As the year closed, plenty of work still lay ahead. In January 2008 the City Council gave the go-ahead for official negotiations with the 49ers. It would be a year before a state law change allowed the choice of a stadium builder on criteria besides the lowest bid, and two years before the stadium referendum – Measure J – appeared on the ballot and garnered 58 percent approval.
It would be three years before a legal dispute with Great America owner Cedar Fair was put to bed, and Larry MacNiel brought together a financing package that enabled what voters approved in Measure J to take shape.
And it would be nearly four years before parking agreements were inked, a petition for a second referendum tossed out of court, and shovels actually hit the ground.
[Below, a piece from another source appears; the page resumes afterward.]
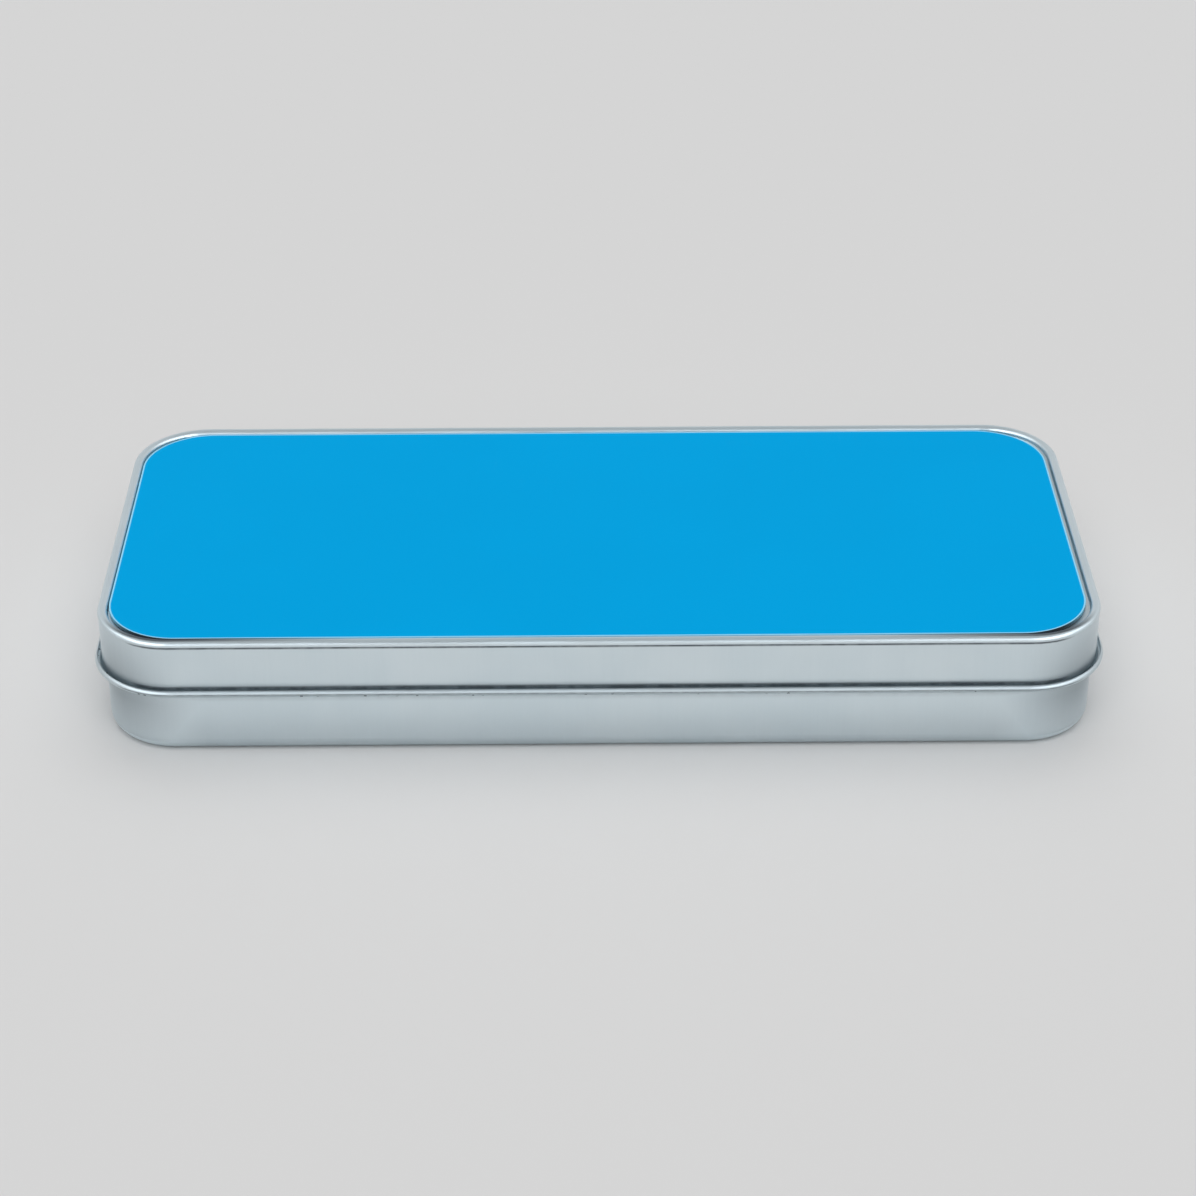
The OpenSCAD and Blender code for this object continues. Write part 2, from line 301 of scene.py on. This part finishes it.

“There was very strong leadership in Santa Clara,” says Lang. “We saw a city that was very well-run – only two city managers in 45 years – a city that was fiscally responsible and delivered for its citizens. They had the can-do spirit.”
Stadium Roots Go Back Four Decades
No history of how Santa Clara got to April 19, 2012 would be complete without noting that the city’s 1970s general plan aimed to “put increased emphasis on the social, economic and physical environment of the city as opposed to simply seeking more intensive land use,” according to the 1973 environmental impact study for the Frontier Worlds theme park, which would eventually materialize in 1976 as Great America.
“With respect to specialized recreation facilities,” the report said, “the city’s major need is a significant sports stadium. None of the local high school fields are adequate as a citywide facility. Frontier Worlds could signal the beginning of an alternative policy to former policies which emphasize growth as a goal.”
Indeed, the city has tried for a stadium on city land before; notably in 1989 with the San Francisco Giants, again in 1998 with the Oakland As, and yet again with an Earthquakes soccer stadium plan in 2004.
None succeeded in their stated objectives. But all provided necessary exhibition season training for the effort that comes to fruition this week. “The Giants project gave us insight into what had to be done to get a stadium,” says former City Manager Don Von Raesfeld.